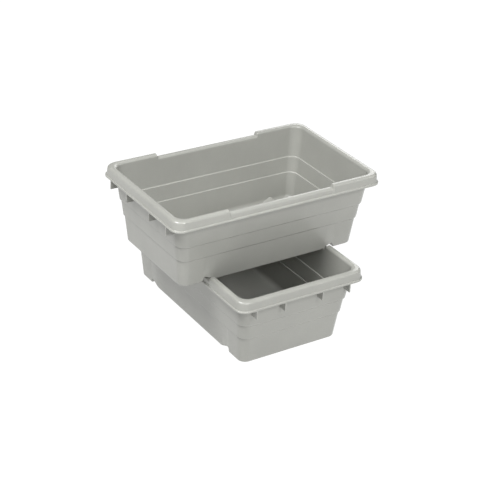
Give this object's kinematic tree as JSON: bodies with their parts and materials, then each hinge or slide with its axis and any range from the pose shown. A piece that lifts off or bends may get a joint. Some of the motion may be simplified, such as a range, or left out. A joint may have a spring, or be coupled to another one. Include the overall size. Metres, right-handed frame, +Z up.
{
  "type": "stacking plastic crate",
  "caption": "Open-top crates stacked crosswise: drafted, ledged walls, a hollow rim that dips along the long sides, gusseted end rims to grip, and underside channels that seat on the rim below.",
  "frame": {"origin": "on the floor under the middle of the stack", "axes": "+Z up, +X along the upper crate's length, +Y along the lower crate's length"},
  "size_m": [0.638, 0.638, 0.416],
  "materials": {
    "grey_plastic": "light grey moulded plastic with a satin sheen"
  },
  "bodies": {
    "lower": {"lower_crate": "grey_plastic"},
    "upper": {"upper_crate": "grey_plastic"}
  },
  "joints": [
    {"name": "upper_lift", "type": "slide", "parent": "lower", "child": "upper", "axis": [0, 0, 1], "range_m": [0, 0.24]}
  ]
}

AIM OF THE EXERCISE = Extract the complete listing verbatim.

FINAL RESULT =
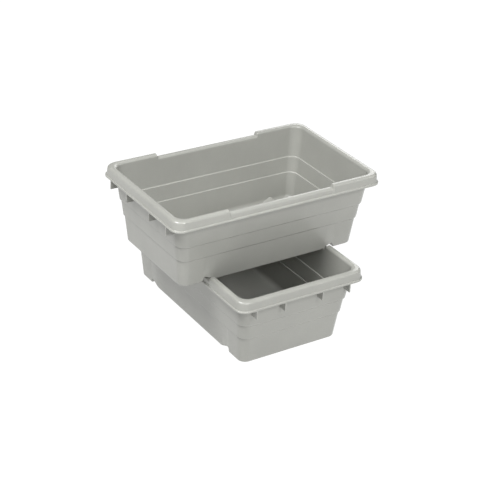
Give this object's kinematic tree as JSON: bodies with their parts and materials, then each hinge or slide with its axis and any range from the pose shown. A piece that lifts off or bends may get a joint. Some of the motion may be simplified, such as a range, or left out. A joint may have a spring, or be coupled to another one. Include the overall size. Metres, right-handed frame, +Z up.
{
  "type": "stacking plastic crate",
  "caption": "Open-top crates stacked crosswise: drafted, ledged walls, a hollow rim that dips along the long sides, gusseted end rims to grip, and underside channels that seat on the rim below.",
  "frame": {"origin": "on the floor under the middle of the stack", "axes": "+Z up, +X along the upper crate's length, +Y along the lower crate's length"},
  "size_m": [0.638, 0.638, 0.416],
  "materials": {
    "grey_plastic": "light grey moulded plastic with a satin sheen"
  },
  "bodies": {
    "lower": {"lower_crate": "grey_plastic"},
    "upper": {"upper_crate": "grey_plastic"}
  },
  "joints": [
    {"name": "upper_lift", "type": "slide", "parent": "lower", "child": "upper", "axis": [0, 0, 1], "range_m": [0, 0.24]}
  ]
}